*Requirement*:
Take the entries below and print only the lines from the one with "piece in lath_nuts])" through the one with "from itertools import product", exactly as they stand, both ends included.

┌─ Records for processing

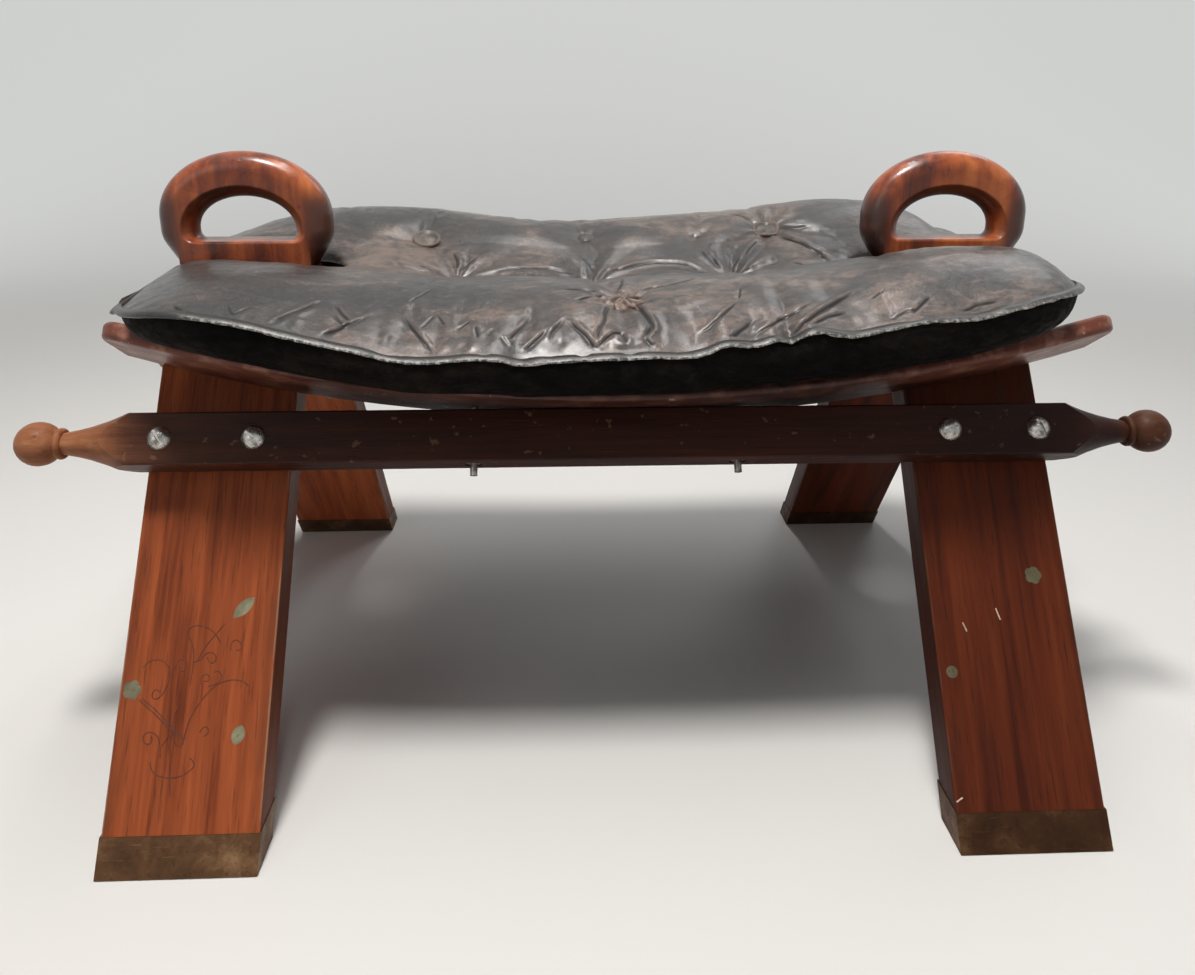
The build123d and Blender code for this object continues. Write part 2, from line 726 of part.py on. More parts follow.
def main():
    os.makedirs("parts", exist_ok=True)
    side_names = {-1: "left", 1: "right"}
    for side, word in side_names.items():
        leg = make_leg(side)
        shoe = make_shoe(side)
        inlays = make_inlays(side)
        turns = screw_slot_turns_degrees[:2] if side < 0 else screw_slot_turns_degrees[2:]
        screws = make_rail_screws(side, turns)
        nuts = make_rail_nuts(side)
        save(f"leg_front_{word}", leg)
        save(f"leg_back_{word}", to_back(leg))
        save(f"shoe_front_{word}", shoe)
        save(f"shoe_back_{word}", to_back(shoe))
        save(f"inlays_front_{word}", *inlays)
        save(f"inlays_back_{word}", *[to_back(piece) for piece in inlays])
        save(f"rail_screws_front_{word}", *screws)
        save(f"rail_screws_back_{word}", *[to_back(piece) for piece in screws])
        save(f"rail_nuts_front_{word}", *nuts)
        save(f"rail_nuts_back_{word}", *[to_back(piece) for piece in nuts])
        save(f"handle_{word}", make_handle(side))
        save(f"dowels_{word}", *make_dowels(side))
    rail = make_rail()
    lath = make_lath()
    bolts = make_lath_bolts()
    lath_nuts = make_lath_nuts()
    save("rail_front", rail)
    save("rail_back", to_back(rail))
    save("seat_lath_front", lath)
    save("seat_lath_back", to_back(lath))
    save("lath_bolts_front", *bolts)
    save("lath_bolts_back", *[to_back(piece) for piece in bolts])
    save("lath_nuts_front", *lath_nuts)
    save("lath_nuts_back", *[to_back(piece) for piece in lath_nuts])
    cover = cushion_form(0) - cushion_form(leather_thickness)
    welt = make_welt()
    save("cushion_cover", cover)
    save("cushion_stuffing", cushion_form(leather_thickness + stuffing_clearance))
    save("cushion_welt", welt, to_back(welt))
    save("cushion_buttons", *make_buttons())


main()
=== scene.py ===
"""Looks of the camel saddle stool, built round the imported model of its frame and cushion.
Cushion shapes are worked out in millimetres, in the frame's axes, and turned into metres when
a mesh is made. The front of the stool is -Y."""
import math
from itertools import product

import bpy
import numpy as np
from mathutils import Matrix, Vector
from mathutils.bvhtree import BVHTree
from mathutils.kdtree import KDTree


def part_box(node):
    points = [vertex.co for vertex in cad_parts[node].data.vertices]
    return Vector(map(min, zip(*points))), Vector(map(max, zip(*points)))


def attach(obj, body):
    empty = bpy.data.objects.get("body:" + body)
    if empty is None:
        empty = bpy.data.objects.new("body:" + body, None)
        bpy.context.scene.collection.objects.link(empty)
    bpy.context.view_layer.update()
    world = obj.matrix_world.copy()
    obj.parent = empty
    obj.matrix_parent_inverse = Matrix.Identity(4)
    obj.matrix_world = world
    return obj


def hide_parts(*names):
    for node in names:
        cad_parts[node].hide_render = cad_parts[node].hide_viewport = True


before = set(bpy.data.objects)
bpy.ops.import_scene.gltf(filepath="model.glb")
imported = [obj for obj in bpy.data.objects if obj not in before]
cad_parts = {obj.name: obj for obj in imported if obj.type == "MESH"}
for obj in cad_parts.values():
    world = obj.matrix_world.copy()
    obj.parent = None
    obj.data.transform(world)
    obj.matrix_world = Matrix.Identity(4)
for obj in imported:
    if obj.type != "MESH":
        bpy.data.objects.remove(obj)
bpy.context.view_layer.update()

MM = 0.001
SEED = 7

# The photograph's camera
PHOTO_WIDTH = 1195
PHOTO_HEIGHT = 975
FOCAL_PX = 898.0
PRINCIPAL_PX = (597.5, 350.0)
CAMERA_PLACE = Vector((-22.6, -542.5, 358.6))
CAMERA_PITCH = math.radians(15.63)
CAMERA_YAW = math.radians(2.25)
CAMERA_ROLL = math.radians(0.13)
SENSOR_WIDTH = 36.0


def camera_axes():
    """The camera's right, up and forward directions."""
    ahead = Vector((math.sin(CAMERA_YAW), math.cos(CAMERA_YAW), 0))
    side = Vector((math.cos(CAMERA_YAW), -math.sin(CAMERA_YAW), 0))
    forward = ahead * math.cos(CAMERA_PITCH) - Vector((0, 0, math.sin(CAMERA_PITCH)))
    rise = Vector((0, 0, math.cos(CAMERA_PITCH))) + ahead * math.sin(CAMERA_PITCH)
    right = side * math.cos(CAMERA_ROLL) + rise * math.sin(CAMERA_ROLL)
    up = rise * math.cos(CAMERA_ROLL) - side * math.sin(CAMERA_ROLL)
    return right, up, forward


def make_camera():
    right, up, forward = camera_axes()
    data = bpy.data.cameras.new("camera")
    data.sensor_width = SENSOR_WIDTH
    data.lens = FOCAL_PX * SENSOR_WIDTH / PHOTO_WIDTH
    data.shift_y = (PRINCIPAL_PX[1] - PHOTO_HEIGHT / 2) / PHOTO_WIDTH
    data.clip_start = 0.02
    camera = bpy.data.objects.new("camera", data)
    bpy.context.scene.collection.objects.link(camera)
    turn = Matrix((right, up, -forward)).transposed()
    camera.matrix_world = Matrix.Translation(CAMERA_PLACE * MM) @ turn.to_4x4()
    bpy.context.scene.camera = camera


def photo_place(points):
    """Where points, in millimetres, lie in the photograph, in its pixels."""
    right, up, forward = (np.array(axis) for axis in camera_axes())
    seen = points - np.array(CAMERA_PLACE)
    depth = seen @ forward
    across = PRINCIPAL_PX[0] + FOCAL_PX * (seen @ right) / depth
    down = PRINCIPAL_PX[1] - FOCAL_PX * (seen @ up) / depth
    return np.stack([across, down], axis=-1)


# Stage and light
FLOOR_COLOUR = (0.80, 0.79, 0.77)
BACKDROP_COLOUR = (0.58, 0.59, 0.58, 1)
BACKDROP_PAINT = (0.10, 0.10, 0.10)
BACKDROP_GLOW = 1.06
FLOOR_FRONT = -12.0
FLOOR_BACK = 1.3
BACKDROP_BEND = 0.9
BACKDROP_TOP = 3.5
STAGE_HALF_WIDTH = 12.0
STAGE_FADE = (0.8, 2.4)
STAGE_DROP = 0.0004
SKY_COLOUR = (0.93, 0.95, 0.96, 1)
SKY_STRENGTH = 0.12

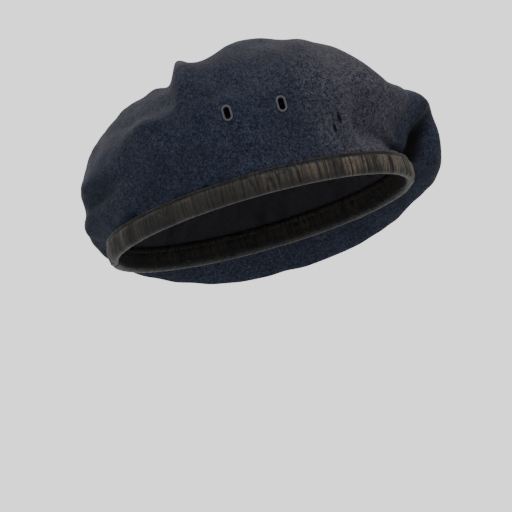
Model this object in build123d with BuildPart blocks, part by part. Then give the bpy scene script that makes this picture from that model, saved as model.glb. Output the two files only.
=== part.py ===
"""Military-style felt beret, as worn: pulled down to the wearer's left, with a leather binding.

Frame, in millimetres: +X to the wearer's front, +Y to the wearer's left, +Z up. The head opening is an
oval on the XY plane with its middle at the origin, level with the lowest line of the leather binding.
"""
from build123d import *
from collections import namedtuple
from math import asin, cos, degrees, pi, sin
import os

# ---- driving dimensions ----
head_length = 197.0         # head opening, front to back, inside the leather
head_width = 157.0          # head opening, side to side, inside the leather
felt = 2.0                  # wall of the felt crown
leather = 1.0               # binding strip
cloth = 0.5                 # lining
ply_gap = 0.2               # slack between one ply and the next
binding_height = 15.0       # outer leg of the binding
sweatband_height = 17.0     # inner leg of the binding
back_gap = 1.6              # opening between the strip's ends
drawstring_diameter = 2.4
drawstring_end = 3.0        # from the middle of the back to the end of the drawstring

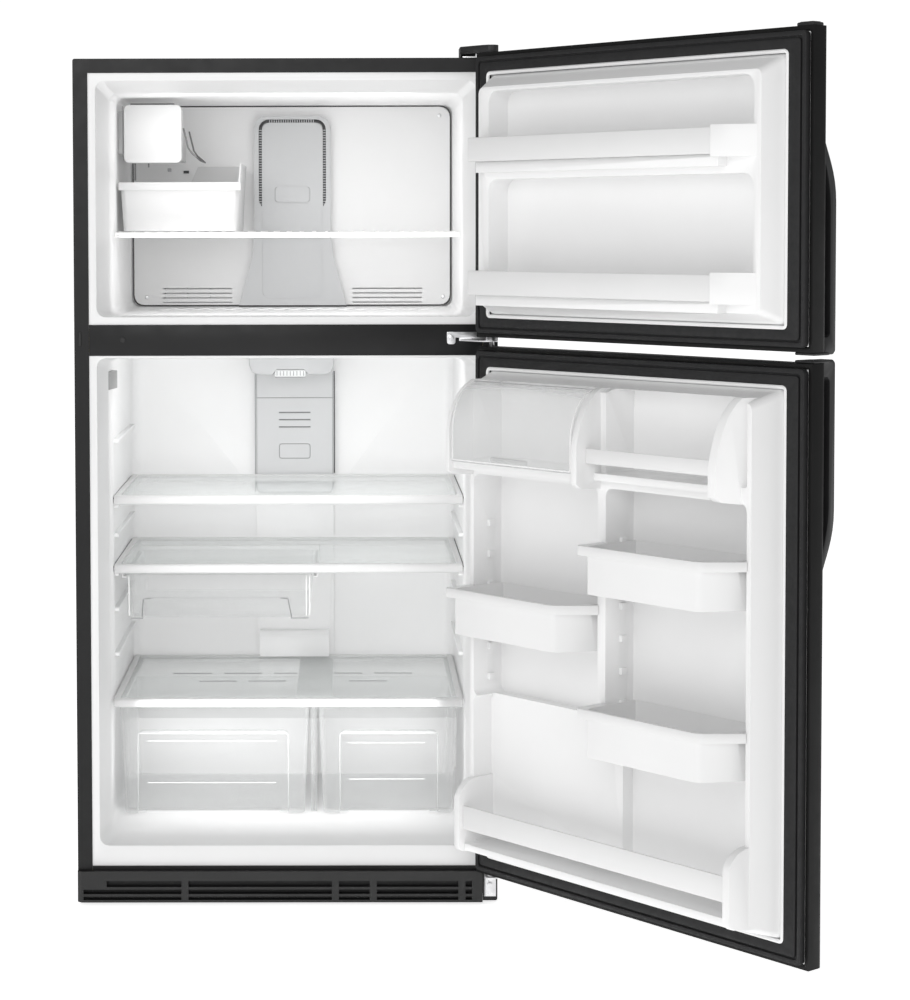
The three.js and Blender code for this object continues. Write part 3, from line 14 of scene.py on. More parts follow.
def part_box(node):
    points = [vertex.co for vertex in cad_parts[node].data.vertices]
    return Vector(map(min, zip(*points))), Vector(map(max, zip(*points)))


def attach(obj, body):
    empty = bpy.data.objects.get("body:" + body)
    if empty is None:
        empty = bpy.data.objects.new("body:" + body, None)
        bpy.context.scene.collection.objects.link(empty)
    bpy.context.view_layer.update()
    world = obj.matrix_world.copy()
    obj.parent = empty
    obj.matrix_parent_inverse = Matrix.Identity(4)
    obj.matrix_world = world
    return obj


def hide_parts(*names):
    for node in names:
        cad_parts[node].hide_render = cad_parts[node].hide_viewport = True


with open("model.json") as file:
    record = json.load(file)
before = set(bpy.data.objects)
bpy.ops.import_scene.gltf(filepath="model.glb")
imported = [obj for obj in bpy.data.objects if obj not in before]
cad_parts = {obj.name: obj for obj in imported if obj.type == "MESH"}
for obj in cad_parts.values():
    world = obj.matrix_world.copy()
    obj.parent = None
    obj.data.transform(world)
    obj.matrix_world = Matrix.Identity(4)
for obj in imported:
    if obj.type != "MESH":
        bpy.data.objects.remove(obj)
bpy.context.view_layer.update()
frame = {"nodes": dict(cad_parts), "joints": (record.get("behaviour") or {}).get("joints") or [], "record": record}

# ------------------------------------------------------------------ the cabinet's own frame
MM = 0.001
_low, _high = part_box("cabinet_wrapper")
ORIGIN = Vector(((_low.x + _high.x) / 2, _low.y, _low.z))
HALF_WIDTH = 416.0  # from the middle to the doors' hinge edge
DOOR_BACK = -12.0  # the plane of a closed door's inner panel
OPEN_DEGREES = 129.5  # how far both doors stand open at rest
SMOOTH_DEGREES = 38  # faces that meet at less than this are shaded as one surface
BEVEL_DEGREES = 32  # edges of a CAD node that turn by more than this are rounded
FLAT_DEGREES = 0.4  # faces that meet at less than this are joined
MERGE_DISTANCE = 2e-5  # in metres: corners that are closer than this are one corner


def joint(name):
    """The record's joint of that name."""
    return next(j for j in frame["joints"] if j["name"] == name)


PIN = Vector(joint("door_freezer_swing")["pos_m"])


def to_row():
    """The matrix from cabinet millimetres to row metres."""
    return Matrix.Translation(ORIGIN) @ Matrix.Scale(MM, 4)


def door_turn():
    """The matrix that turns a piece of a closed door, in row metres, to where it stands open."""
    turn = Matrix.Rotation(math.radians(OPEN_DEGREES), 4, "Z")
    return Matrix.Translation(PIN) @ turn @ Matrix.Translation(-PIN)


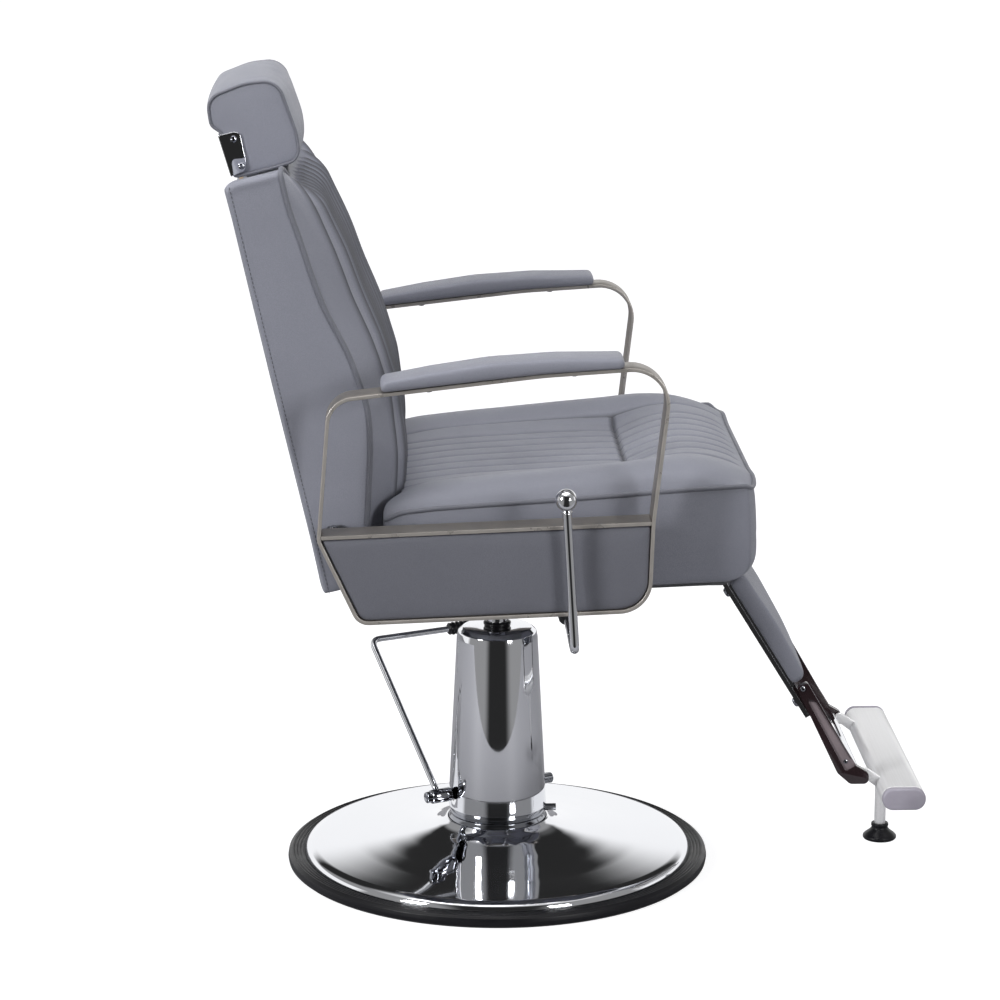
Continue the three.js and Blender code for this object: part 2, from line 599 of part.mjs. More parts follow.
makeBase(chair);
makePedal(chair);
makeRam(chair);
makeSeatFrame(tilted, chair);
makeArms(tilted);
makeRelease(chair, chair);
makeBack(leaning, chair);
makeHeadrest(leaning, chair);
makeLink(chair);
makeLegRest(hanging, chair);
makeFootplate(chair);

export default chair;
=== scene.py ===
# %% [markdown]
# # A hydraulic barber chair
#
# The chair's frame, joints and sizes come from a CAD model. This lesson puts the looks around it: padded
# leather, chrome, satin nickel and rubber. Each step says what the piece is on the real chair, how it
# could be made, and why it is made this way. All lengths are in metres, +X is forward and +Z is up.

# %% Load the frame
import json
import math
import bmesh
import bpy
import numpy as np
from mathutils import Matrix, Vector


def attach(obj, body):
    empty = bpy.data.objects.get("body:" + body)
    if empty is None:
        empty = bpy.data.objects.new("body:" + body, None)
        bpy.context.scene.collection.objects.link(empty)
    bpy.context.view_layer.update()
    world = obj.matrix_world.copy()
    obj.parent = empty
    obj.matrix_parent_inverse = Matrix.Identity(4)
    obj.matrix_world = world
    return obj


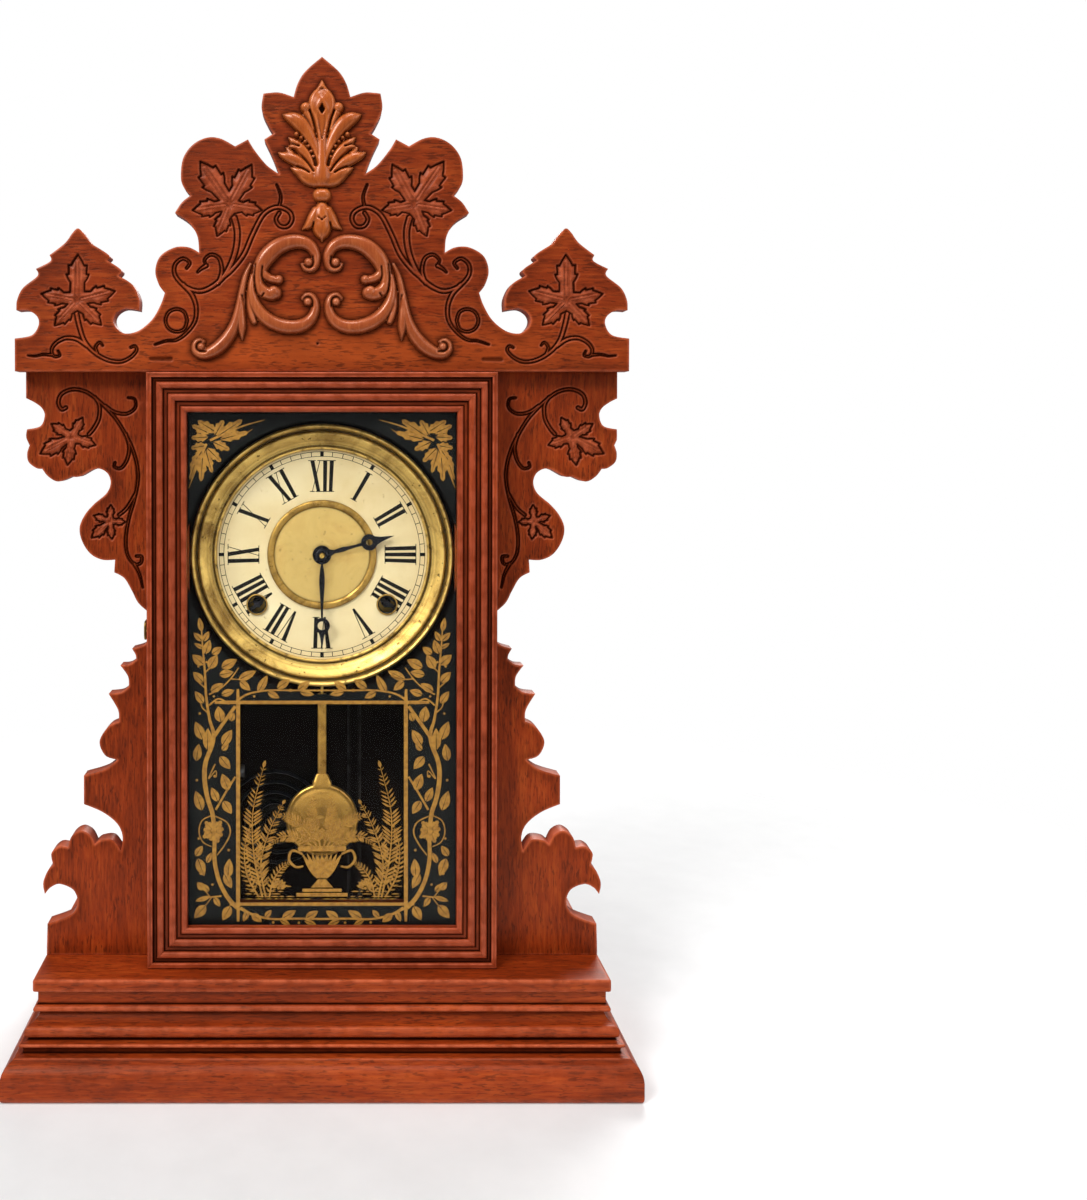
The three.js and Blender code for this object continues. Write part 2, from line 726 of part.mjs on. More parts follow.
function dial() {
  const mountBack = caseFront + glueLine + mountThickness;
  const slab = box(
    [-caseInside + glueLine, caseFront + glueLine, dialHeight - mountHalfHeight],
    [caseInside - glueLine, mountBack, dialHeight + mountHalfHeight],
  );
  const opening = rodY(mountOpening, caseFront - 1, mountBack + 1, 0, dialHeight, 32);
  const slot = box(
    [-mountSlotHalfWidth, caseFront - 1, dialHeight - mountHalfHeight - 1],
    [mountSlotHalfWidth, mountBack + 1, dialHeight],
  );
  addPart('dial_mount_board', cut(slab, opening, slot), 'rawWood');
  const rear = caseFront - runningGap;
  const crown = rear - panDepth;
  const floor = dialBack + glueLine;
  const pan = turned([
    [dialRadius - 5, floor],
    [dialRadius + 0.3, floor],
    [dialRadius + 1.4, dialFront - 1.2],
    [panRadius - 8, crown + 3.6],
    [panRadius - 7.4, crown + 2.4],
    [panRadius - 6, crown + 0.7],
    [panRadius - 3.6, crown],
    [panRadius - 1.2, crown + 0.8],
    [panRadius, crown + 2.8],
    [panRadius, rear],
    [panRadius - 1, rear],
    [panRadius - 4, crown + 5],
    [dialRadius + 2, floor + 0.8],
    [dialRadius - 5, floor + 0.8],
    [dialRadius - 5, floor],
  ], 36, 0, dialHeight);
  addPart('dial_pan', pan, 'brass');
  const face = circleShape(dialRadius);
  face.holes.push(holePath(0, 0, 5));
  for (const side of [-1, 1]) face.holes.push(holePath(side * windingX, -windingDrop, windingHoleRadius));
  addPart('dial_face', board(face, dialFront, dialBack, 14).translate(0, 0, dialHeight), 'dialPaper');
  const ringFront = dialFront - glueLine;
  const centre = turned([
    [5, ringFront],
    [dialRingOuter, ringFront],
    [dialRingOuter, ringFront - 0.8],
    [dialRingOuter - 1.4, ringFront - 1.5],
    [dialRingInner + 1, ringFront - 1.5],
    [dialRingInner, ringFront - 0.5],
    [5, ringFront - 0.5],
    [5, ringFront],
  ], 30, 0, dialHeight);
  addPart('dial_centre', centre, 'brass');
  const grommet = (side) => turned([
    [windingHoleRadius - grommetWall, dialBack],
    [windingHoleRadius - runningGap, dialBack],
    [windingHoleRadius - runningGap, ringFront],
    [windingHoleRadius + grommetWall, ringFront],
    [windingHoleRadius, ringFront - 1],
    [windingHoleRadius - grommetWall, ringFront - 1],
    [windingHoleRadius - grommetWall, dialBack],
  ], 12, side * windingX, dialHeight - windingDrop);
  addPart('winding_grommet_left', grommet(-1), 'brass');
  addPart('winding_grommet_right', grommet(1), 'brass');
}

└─

*Written solution*:
    save("lath_nuts_back", *[to_back(piece) for piece in lath_nuts])
    cover = cushion_form(0) - cushion_form(leather_thickness)
    welt = make_welt()
    save("cushion_cover", cover)
    save("cushion_stuffing", cushion_form(leather_thickness + stuffing_clearance))
    save("cushion_welt", welt, to_back(welt))
    save("cushion_buttons", *make_buttons())


main()
=== scene.py ===
"""Looks of the camel saddle stool, built round the imported model of its frame and cushion.
Cushion shapes are worked out in millimetres, in the frame's axes, and turned into metres when
a mesh is made. The front of the stool is -Y."""
import math
from itertools import product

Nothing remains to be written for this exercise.